Elevation problems are dealt with as already suggested, buy how much of your barrel is visible to the eye. You learn to hold less, or more sight up( and more barrel visible) depending on range. It takes correct practice, but people have been doing this for hundreds of years. Just watch a Smoothbore, RB match at Friendship some time.
 
Windage is the big issue for most shooters when trying to shoot RB out of a smoothbore with only a front sight bead. You can put an index mark in the center of the barrel, or tang, to help you align the bead consistently with your eye. Some old timers use the slot in the tang bolt, set to run with the length of the barrel, as a " Sight". Others file an actual groove in the barrel or tang, or both, to be a real sight.
I have found my eye naturally centers the front site on the breech of the barrel. I have never been able to see any notch of any kind as close as the barrel tang, nothing but a blur at that distance. To be beneficial my rear sight has to be around 14" from the breech for me to see it.
 
"My New Englander has no choke. It is cylinder bore. I wonder if choke tubes could be retrofitted to this barrel? It only has a bead front sight so I believe I will not shoot round balls in it."

I think your cyl bore barrel to be preferable to my choke tube barrel for shooting PRBs. Like yours, mine has only a bead front sight. I shot mine today with the most open choke tube that I have(from another shotgun, but it fits!)with .695" PRBs and 80gr ffg. The first 3 shots went into 2" at 25 yards, and the patch/ball was way too loose.

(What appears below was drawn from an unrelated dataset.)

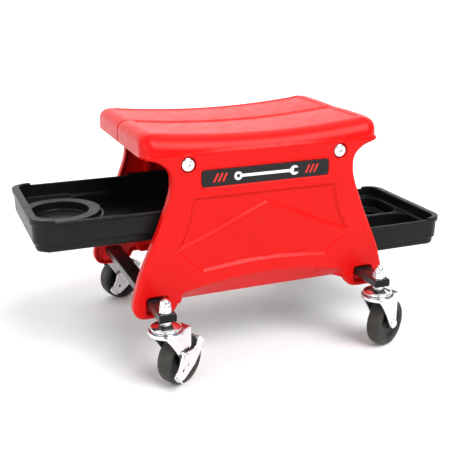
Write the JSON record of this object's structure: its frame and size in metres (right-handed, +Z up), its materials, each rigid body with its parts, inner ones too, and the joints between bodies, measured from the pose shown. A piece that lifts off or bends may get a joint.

The group was 6" low, so I tried 100gr and put the next shot in the middle of the previous 3. Recoil was mild, and I'm tryin' to figure out how to put a removeable rear sight on to change the elevation....
 
It finally came in the mail. I have been fondling it quite a bit during the evening.

TCNEFlinter.jpg
 
Now this is cool! I have often thought that a "modern" fowler would be a very useful and fun gun to have around.
 
I am sorry that the image came out so ooogly. I don't know what happened. Maybe it is the resizing on photobucket.

I am anxious to play with the thing. New Years Day may be a good day to try it out. Our deer season will end on thursday so I will have time to play around a bit.
 
ayup, to paraphrase the little green fellow...

once rocks banged have you, forever will they dominate your range time.

congrats on your new gun- you're gonna have a great time! :wink:
 
ebiggs said:
My New Englander has no choke. It is cylinder bore. I wonder if choke tubes could be retrofitted to this barrel? It only has a bead front sight so I believe I will not shoot round balls in it.

You can probably have tubes fitted by a gunsmith for about the cost of the original gun. I had CoyoteJoe jug choke mine (it was the original cylinder bore) to a #2 skeet or so (55% pattern) and it still lobs a round ball out past 50 yards well enough for deer hunting.

The wonderful thing about muzzleloaders is that if you can get it in the muzzle the gun will have no trouble shooting it back out. Use loads equivalent to shot loads: 2-3/4 drams = 75 grains. 3 drams = 82 grains.

A barrel don't know one ounce of shot from a one ounce ball. Pressures will be the same.